⟨
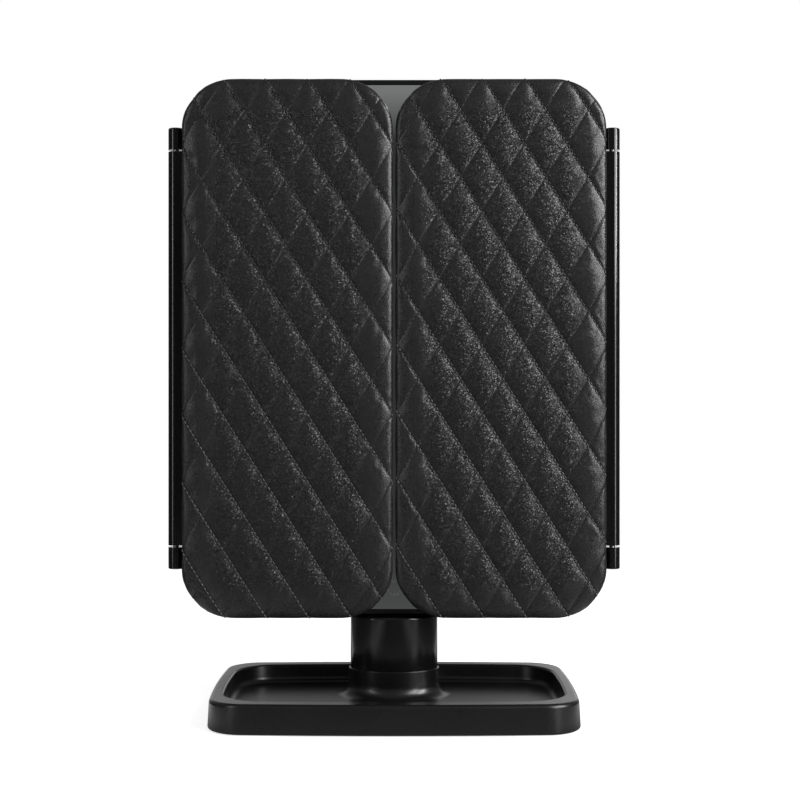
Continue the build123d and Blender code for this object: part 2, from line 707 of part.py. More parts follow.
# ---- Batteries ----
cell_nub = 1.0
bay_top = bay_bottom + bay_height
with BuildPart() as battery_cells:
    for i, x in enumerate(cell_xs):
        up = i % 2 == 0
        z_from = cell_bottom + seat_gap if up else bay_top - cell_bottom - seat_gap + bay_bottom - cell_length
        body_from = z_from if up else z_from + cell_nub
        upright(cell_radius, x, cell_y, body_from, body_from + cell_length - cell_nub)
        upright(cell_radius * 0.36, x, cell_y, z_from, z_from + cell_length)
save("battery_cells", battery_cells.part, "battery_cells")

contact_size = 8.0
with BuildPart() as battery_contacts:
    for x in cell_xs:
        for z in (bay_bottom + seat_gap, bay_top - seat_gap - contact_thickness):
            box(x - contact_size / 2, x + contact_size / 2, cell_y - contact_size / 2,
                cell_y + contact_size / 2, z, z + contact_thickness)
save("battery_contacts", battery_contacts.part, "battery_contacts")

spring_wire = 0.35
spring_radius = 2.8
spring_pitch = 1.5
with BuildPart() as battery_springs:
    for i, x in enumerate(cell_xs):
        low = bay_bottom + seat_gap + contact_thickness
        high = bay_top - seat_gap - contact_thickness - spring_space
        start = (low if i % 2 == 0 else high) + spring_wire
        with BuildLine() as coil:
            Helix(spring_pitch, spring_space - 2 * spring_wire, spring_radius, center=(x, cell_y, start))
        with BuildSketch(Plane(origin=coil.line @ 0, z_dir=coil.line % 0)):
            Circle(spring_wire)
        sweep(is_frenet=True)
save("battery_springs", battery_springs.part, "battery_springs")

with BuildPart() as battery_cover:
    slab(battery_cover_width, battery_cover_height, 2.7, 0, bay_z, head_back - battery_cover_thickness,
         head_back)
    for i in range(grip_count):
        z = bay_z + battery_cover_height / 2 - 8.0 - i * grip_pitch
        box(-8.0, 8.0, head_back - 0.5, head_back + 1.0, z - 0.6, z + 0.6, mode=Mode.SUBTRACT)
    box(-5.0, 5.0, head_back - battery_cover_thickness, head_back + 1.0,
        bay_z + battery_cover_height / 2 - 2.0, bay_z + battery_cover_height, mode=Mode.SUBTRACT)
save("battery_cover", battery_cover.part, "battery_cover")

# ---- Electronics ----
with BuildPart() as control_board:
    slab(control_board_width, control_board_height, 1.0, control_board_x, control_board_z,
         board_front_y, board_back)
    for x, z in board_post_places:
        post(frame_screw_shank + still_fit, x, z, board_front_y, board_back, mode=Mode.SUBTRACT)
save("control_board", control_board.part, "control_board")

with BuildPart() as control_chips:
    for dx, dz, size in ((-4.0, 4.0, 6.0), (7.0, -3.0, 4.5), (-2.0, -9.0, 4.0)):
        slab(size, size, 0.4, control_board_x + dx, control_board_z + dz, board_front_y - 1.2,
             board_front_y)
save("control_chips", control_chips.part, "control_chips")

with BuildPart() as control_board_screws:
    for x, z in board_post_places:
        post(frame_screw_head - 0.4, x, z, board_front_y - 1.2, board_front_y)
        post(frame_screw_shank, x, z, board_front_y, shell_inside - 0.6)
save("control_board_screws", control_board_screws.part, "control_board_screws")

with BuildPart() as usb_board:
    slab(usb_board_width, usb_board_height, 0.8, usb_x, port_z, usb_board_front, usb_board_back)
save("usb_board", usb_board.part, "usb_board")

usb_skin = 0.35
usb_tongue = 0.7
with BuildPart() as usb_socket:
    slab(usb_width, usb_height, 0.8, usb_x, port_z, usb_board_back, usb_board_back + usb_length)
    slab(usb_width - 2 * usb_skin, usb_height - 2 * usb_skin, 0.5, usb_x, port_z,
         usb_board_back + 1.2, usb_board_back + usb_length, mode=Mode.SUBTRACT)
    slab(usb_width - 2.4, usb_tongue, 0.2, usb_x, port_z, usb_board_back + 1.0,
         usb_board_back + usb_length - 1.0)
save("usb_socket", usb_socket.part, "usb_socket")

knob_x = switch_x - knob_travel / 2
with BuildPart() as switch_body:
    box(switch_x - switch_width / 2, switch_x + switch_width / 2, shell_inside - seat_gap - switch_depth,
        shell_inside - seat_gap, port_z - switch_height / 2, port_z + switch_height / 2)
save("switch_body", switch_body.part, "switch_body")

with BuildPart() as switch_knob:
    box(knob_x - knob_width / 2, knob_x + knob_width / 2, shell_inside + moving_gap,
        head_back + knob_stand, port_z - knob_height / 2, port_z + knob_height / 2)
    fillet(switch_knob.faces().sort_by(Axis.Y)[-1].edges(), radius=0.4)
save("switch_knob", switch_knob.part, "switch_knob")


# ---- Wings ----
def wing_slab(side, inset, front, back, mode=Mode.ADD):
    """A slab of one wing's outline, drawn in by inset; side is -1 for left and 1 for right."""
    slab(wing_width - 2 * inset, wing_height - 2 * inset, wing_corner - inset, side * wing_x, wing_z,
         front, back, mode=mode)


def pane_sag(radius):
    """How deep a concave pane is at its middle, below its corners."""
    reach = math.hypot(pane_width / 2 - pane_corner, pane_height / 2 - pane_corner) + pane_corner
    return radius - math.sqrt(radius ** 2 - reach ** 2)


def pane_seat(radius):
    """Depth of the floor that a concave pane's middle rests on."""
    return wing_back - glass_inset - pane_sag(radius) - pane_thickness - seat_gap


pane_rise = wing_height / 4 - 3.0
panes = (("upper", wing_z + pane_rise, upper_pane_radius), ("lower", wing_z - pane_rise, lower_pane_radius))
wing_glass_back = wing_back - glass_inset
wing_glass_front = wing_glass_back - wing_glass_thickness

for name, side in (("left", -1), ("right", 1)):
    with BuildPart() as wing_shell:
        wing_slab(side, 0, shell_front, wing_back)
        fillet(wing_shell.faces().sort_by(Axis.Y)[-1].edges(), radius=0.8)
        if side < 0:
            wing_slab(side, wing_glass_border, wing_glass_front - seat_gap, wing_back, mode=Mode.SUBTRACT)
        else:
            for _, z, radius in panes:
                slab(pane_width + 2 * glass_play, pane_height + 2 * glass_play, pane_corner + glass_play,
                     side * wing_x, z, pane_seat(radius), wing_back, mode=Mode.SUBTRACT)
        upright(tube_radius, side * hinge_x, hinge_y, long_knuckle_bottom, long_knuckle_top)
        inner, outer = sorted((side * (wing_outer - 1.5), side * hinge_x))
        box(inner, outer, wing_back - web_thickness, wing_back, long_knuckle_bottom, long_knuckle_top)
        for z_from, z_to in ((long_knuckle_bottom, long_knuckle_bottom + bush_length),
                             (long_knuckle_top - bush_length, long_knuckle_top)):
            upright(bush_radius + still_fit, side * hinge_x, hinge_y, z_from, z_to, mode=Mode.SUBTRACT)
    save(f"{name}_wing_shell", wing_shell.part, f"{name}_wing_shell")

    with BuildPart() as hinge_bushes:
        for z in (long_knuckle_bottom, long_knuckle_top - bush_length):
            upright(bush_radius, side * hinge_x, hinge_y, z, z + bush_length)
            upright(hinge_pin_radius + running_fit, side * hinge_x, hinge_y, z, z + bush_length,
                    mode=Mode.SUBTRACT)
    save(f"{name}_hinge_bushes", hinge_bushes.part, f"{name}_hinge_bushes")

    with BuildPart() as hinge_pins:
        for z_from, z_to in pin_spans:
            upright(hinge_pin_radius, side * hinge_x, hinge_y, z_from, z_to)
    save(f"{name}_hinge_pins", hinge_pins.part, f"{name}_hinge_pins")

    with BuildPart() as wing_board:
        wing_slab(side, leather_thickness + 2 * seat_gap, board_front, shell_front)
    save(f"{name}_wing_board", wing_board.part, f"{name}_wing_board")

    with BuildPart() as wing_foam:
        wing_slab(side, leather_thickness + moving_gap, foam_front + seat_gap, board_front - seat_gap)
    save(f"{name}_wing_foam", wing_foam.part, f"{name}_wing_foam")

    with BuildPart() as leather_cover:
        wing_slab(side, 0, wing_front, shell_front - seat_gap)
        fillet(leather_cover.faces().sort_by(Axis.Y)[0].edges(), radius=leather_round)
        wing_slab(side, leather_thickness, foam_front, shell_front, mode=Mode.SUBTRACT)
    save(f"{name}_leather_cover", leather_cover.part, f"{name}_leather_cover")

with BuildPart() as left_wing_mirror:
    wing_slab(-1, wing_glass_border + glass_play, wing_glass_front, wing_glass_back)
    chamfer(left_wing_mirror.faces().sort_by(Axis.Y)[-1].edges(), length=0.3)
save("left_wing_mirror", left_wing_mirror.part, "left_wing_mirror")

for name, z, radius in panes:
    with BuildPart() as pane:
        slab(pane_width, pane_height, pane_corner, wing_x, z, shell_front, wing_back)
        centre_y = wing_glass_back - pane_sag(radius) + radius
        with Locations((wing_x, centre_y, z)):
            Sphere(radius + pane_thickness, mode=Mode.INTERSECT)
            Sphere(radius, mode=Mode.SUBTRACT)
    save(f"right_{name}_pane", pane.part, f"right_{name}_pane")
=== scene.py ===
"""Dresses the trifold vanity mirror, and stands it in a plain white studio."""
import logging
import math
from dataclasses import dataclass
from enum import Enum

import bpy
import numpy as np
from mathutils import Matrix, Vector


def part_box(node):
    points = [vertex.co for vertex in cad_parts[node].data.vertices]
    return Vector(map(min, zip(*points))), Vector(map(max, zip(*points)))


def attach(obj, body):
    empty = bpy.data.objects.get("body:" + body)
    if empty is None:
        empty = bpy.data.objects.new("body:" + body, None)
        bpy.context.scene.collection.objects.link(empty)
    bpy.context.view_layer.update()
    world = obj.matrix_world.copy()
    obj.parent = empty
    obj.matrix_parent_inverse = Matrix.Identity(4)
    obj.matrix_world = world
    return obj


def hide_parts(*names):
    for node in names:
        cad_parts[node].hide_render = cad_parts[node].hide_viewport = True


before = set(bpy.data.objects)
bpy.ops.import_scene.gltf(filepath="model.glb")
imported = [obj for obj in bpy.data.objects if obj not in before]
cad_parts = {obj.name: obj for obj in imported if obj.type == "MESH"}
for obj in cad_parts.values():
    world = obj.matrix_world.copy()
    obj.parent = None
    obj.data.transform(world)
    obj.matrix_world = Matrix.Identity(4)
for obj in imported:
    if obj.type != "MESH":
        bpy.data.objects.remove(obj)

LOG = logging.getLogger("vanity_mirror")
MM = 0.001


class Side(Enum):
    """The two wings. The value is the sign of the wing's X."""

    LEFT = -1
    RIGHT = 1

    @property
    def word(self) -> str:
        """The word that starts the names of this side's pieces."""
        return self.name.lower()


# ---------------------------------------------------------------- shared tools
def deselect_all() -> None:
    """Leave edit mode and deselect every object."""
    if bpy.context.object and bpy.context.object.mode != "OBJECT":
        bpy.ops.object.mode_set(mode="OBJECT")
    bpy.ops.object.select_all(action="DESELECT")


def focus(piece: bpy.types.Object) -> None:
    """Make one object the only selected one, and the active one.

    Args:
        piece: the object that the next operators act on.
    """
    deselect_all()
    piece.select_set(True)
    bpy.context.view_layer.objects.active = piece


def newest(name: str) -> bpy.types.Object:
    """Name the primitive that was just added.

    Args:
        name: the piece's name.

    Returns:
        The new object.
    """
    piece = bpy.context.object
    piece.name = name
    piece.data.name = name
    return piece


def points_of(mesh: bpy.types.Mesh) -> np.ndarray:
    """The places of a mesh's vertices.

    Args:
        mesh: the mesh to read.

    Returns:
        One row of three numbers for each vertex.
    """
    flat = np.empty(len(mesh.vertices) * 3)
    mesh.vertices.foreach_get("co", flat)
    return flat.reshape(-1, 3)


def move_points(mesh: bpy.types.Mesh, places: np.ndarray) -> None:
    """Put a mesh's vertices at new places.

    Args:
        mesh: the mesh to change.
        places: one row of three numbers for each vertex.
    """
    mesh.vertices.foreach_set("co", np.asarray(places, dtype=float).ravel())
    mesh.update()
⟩
Begin at the line that has "for name, z, radius"; stop after the line that has "if empty is". Copy every line in that span exactly.

Output for this exercise:
for name, z, radius in panes:
    with BuildPart() as pane:
        slab(pane_width, pane_height, pane_corner, wing_x, z, shell_front, wing_back)
        centre_y = wing_glass_back - pane_sag(radius) + radius
        with Locations((wing_x, centre_y, z)):
            Sphere(radius + pane_thickness, mode=Mode.INTERSECT)
            Sphere(radius, mode=Mode.SUBTRACT)
    save(f"right_{name}_pane", pane.part, f"right_{name}_pane")
=== scene.py ===
"""Dresses the trifold vanity mirror, and stands it in a plain white studio."""
import logging
import math
from dataclasses import dataclass
from enum import Enum

import bpy
import numpy as np
from mathutils import Matrix, Vector


def part_box(node):
    points = [vertex.co for vertex in cad_parts[node].data.vertices]
    return Vector(map(min, zip(*points))), Vector(map(max, zip(*points)))


def attach(obj, body):
    empty = bpy.data.objects.get("body:" + body)
    if empty is None:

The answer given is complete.